The upside is that teammates, fans, parents, and coaches can follow the game live without accounts or passwords. Go ahead and provide your fans with the direct link to your team page which will look something like:https://fuegostats.com/t/0 → (where 0 is your team id)

Also, if you choose to track lines, subsheets and detailed player analytics will only be available to authenticated users (admins, editors, and reviewers for your team— not available to opposing teams).

Note that fans will not be able to find your team’s games from the fuegostats.com root domain.

So glad you asked! EDGE metrics are a big enough topic to merit their own help page.

The short answer is no. The longer answer is that it probably doesn’t matter...

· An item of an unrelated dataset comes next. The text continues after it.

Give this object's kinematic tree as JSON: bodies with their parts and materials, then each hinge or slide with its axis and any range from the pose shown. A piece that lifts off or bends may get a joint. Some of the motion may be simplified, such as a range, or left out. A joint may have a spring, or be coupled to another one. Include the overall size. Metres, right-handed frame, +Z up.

  1. Rather than thinking of contextual yardage as an exact measurement of throwing and receiving yards, it’s helpful to think of it as a unit-less approximation of throwing and receiving impact. The yardage estimate is an important input into the EDGE metric but it may be better not to think of the measurment in the terms of “yards”— because of course it is wrong.
  2. While Fuego Stats could allow customization of yardage values on a per-team basis, that would only be meaningful if a team’s yardage were proportionally vastly different from the model (e.g. handlers making massive gains and cutters catching short throws). If everything moves up or down by 5%... 10%... 100% that kind of proportional change washes out in the final EDGE metric.
  3. Frankly, the biggest weakness in the EDGE calculation is not the contextual yardage estimate but the oversimplification on how players are used (e.g. a cutter coming back and getting a ton of touches in zone O). Currently, we don’t have a great solution for this that matches up with our DB schema and isn’t a pain-in-the-ass with the UX.
  4. In the end, there are also massive issues with the overly-simple, ubiquitous plus/minus scores, but we use it because we find it generally helpful and we are aware of the limitations.
  5. One should probably think of EDGE similarly— it’s just another data point that can be helpful in assessing performance. Like any metric, it is most useful when one is aware of its strengths and weaknesses.